Cartels Have 14,000 Armed Men in Just 2 Mexico Cities, Official says



Published June 09, 2011

AP

April 2011: Officials say there are 14,000 armed criminals in two Mexican cities.

At least 14,000 "armed criminals" are in the northern Mexican cities of Ciudad Juárez and Chihuahua, working for the drug cartels that are fighting for control of smuggling routes into the United States, Chihuahua state Attorney General Carlos Manuel Salas said.

"It was an inherited war, which we got from the prior administration, in which 9,000 armed criminals are fighting for Juárez and a number near 5,000 for the city of Chihuahua," the state capital, Salas said.

About 5,500 of the armed criminals operating in Ciudad Juárez, located across the Rio Grande from El Paso, Texas, belong to Los Aztecas, a gang that works as the armed wing of the Juárez cartel, while the rest work for the Sinaloa cartel, Salas said.

Some 3,000 of these criminals are minors who began to be recruited by drug traffickers in 2008 and "many of them" continue working for the cartels today, the AG said.
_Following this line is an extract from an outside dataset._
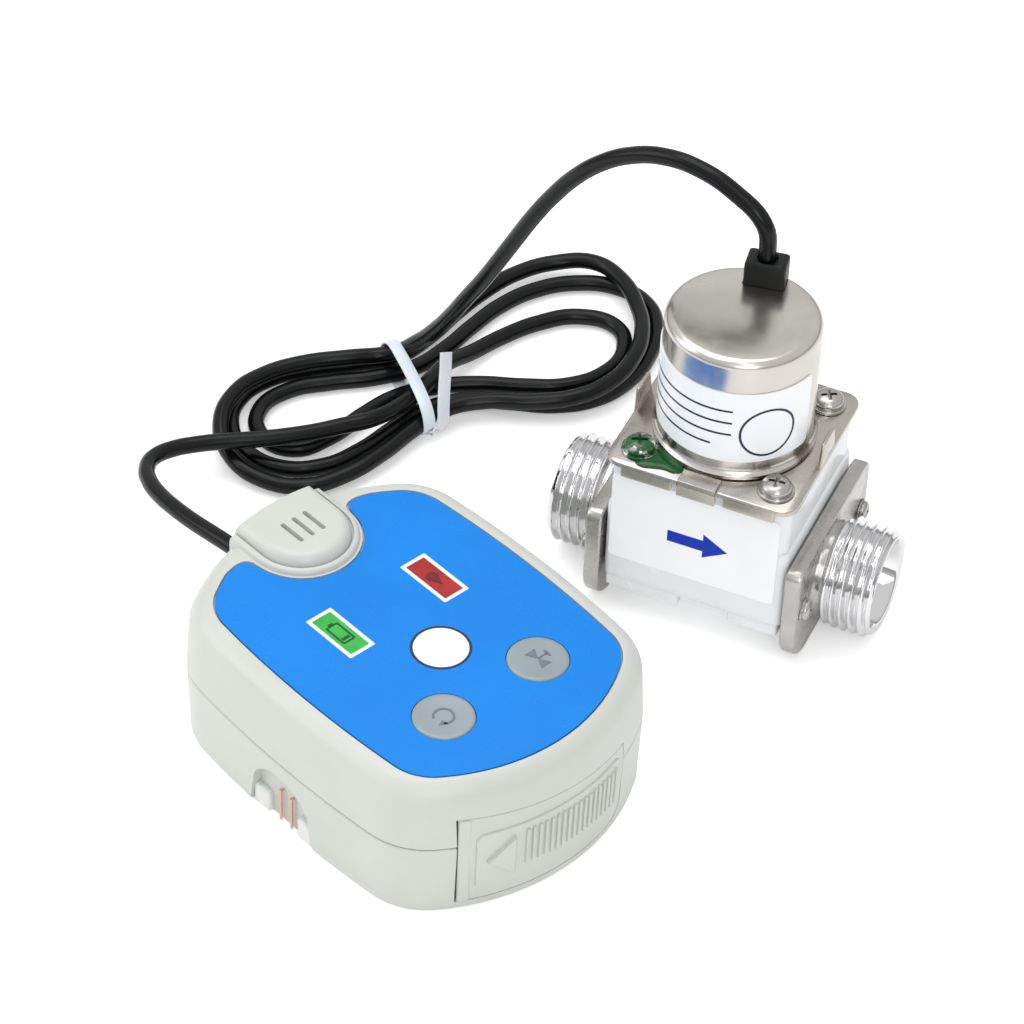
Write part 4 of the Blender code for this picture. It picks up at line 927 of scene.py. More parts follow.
@dataclass
class Cable:
    """The one cable from the sensor through its tied hank to the valve."""

    look: Finishes
    radius: float = 1.6
    route: tuple[Triple, ...] = (
        (-51.0, -7.5, 15.3), (-56.2, -5.3, 14.9), (-61.3, -3.2, 14.3), (-66.3, -0.9, 13.4), (-71.2, 1.7, 12.5),
        (-75.8, 4.7, 11.4), (-79.9, 8.2, 10.4), (-82.7, 12.2, 9.4), (-83.6, 16.5, 8.5), (-82.0, 20.8, 7.8),
        (-78.7, 24.6, 7.3), (-74.4, 28.0, 7.0), (-69.7, 31.1, 6.8), (-65.2, 34.4, 6.7), (-60.9, 38.0, 6.6),
        (-56.9, 41.9, 6.6), (-53.0, 45.9, 6.5), (-49.7, 53.5, 5.8), (-48.5, 61.7, 5.1), (-47.9, 69.7, 4.2),
        (-45.8, 76.9, 2.4), (-42.6, 84.6, 1.8), (-37.9, 91.8, 1.7), (-31.6, 97.0, 1.7), (-24.0, 97.3, 1.7),
        (-19.7, 91.3, 1.7), (-20.4, 83.2, 1.7), (-25.4, 76.7, 1.7), (-32.9, 72.8, 1.7), (-40.9, 69.7, 1.7),
        (-48.1, 65.2, 1.7), (-53.8, 59.0, 1.7), (-57.3, 51.2, 1.7), (-60.0, 43.1, 1.7), (-64.8, 36.9, 1.7),
        (-71.8, 37.8, 1.7), (-75.5, 44.4, 1.7), (-73.1, 51.9, 1.7), (-66.9, 57.5, 1.7), (-59.9, 62.5, 1.7),
        (-54.2, 68.7, 1.7), (-51.2, 76.6, 1.7), (-49.3, 85.0, 1.7), (-46.9, 93.3, 1.7), (-42.8, 100.7, 1.7),
        (-36.5, 106.3, 1.7), (-28.6, 108.7, 1.7), (-21.0, 106.4, 1.7), (-16.3, 99.7, 1.7), (-14.6, 91.5, 1.7),
        (-15.3, 83.0, 1.7), (-18.9, 75.4, 1.7), (-25.3, 70.2, 1.7), (-33.4, 67.3, 1.7), (-41.3, 64.1, 1.7),
        (-47.1, 58.1, 1.7), (-50.3, 50.4, 1.7), (-53.1, 42.2, 1.7), (-57.5, 35.0, 1.7), (-64.5, 31.1, 1.7),
        (-72.5, 32.5, 1.7), (-78.4, 38.0, 1.7), (-80.4, 45.9, 1.7), (-77.7, 53.6, 1.7), (-71.8, 59.7, 1.7),
        (-64.9, 64.8, 1.7), (-58.6, 70.4, 1.7), (-55.5, 78.2, 1.8), (-53.7, 86.7, 2.1), (-51.3, 95.1, 2.4),
        (-47.7, 102.9, 2.7), (-42.0, 108.9, 3.1), (-34.6, 111.0, 4.3), (-27.2, 107.9, 4.6), (-21.2, 101.8, 4.2),
        (-17.3, 94.5, 4.7), (-15.7, 86.4, 5.0), (-16.8, 78.1, 4.9), (-21.3, 71.1, 4.6), (-28.4, 66.6, 4.2),
        (-36.3, 63.4, 3.9), (-42.8, 58.3, 3.4), (-46.1, 50.5, 3.0), (-48.5, 42.2, 2.8), (-52.0, 34.3, 2.5),
        (-57.6, 28.2, 2.1), (-65.5, 26.1, 2.2), (-73.5, 28.5, 3.0), (-79.0, 34.8, 4.3), (-80.3, 43.1, 5.0),
        (-77.8, 50.9, 4.8), (-72.5, 57.4, 4.7), (-65.5, 62.6, 4.7), (-58.4, 67.3, 4.9), (-52.8, 67.0, 10.0),
        (-48.4, 65.5, 15.8), (-44.5, 63.8, 22.0), (-40.9, 62.3, 28.4), (-37.2, 61.2, 34.8), (-33.7, 60.3, 41.4),
        (-30.3, 59.7, 48.0), (-26.8, 59.0, 54.7), (-23.0, 58.4, 61.1), (-18.7, 57.7, 67.2), (-13.6, 57.0, 72.6),
        (-7.6, 56.0, 77.0), (-0.8, 54.8, 79.8), (6.6, 53.4, 80.4), (13.6, 52.3, 78.4), (19.7, 51.3, 74.3),
        (20.8, 51.7, 66.9),
    )  # fmt: skip

    def build(self) -> bpy.types.Object:
        """Lays the cable along its route.

        Returns:
            The cable.
        """
        curve = bpy.data.curves.new("cable", "CURVE")
        curve.dimensions = "3D"
        curve.bevel_depth = self.radius * MM
        curve.bevel_resolution = 6
        curve.resolution_u = 6
        curve.use_fill_caps = True
        spline = curve.splines.new("BEZIER")
        spline.bezier_points.add(len(self.route) - 1)
        for point, place in zip(spline.bezier_points, self.route):
            point.co = Vector(place) * MM
            point.handle_left_type = "AUTO"
            point.handle_right_type = "AUTO"
        cable = bpy.data.objects.new("cable", curve)
        bpy.context.scene.collection.objects.link(cable)
        cable.data.materials.append(self.look.sheath)
        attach(cable, Body.UNIT.value)
        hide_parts("cable_to_sensor", "cable_hank", "cable_to_valve")
        return cable

    def length(self) -> float:
        """Measures the curve.

        Returns:
            Its length in metres.
        """
        points = [Vector(place) * MM for place in self.route]
        ends = [2 * points[0] - points[1], *points, 2 * points[-1] - points[-2]]
        total = 0.0
        for index in range(1, len(ends) - 2):
            a, b, c, d = ends[index - 1 : index + 3]
            last = b
            for step in range(1, 13):
                t = step / 12
                here = between(a, b, c, d, t)
                total += (here - last).length
                last = here
        return total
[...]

Authorities have detained 35 people caught in the act of committing serious crimes, such as kidnappings and extortion, as well as 350 other criminals arrested in the past eight months for a variety of offenses, Salas said.

A joint operation by México's army, local and state police seized 134 tons of U.S.-bound marijuana on October 18th. This is the largest pot bust in the country's history.

Former Colombian President Alvaro Uribe, who visited Ciudad Juárez to discuss security, said his country needed a network of 4 million civilians providing information to the government to end the drug-related violence that rocked the Andean nation in the 1980s and 1990s.

The violence has not subsided in Ciudad Juárez, considered Mexico's murder capital, despite the deployment of nearly 10,000 soldiers and Federal Police officers in the border city.

More than 3,100 people were murdered in Ciudad Juárez last year, making 2010 the worst year since the war between rival drug gangs sent the homicide rate skyrocketing in 2008.

Drug-related violence has claimed the lives of 900 people this year in the war for control of the border city being waged by the Juárez and Sinaloa cartels with backing from hitmen from local street gangs.

The federal government claims that the murder rate in Juárez has fallen 60 percent this year, but local activists contend that it has only dropped 24 percent.

The national peace caravan organized by poet and activist Javier Sicilia, whose grassroots movement is demanding an end to the militarization of the drug war and a greater focus on public safety, is scheduled to arrive in Ciudad Juárez on Friday.